**Work to be completed**
Reproduce the material that follows, please, but only from its first line to the line containing "self.set(key, value)", inclusive.
***** Records for the exercise
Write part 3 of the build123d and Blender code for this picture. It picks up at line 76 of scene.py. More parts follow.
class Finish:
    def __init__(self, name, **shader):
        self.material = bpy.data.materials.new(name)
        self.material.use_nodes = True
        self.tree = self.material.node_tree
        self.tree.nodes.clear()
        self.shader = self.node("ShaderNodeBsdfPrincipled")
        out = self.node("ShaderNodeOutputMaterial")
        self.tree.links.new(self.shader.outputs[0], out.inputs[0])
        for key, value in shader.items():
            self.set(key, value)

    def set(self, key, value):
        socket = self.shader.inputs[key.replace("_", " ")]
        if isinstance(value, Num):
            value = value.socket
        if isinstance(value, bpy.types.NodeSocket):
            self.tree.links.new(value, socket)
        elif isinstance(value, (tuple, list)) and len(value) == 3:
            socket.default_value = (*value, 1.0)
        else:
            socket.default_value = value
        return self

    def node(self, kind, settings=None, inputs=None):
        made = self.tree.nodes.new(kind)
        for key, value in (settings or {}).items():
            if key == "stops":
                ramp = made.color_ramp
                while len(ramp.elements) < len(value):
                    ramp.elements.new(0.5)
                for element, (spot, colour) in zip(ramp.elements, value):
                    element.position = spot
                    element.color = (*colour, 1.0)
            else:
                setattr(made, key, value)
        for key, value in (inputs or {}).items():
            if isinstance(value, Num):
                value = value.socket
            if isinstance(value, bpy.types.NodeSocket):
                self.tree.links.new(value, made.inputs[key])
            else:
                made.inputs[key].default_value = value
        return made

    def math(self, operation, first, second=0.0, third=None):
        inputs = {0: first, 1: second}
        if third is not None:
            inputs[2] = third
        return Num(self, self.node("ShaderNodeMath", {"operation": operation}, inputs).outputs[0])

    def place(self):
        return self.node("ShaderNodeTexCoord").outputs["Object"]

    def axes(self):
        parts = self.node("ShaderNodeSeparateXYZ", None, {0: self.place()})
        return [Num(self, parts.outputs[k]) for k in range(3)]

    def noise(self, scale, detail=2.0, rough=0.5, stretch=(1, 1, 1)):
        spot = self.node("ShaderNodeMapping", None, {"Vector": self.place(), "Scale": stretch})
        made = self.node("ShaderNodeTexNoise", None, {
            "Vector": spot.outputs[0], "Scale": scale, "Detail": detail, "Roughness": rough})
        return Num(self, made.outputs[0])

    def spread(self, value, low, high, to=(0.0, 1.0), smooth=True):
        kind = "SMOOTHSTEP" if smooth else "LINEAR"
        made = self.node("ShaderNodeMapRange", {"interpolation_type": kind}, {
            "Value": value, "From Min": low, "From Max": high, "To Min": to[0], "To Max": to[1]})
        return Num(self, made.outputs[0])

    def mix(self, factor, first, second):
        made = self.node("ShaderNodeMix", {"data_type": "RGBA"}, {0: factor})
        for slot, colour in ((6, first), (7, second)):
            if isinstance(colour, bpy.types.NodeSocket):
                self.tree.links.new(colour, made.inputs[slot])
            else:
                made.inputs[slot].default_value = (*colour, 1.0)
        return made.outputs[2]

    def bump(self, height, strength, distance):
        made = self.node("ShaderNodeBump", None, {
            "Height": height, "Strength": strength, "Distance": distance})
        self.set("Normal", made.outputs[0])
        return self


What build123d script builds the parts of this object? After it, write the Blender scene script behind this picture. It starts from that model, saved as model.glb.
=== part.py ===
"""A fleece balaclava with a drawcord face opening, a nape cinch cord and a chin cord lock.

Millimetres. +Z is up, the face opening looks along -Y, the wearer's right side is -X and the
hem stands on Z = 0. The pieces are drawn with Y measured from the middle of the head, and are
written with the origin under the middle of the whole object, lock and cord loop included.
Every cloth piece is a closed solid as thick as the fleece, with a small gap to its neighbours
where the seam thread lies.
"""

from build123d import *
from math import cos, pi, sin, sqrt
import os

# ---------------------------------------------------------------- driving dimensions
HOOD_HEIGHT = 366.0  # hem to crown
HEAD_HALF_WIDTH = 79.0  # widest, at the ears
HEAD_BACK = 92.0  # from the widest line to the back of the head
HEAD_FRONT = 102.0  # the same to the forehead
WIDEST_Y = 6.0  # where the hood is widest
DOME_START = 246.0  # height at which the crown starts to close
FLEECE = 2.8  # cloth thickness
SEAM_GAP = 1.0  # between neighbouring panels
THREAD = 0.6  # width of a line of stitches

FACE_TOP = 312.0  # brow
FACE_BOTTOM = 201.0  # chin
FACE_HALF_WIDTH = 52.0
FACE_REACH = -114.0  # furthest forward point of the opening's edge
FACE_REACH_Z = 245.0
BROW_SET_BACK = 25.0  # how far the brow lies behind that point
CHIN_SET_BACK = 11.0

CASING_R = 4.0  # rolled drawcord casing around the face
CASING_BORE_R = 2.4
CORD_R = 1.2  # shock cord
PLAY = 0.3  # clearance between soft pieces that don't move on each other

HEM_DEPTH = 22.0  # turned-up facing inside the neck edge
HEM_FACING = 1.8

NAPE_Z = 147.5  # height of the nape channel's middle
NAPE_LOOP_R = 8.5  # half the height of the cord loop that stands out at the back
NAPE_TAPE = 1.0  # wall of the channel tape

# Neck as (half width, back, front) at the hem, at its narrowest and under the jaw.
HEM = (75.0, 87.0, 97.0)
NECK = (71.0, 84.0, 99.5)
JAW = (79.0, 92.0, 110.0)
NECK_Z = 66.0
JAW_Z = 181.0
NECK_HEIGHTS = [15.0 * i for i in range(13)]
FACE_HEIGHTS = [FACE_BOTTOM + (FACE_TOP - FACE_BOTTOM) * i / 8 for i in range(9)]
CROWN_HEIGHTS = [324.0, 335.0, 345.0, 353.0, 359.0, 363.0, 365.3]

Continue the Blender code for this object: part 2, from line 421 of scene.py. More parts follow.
**********
**Output below**
Write part 3 of the build123d and Blender code for this picture. It picks up at line 76 of scene.py. More parts follow.
class Finish:
    def __init__(self, name, **shader):
        self.material = bpy.data.materials.new(name)
        self.material.use_nodes = True
        self.tree = self.material.node_tree
        self.tree.nodes.clear()
        self.shader = self.node("ShaderNodeBsdfPrincipled")
        out = self.node("ShaderNodeOutputMaterial")
        self.tree.links.new(self.shader.outputs[0], out.inputs[0])
        for key, value in shader.items():
            self.set(key, value)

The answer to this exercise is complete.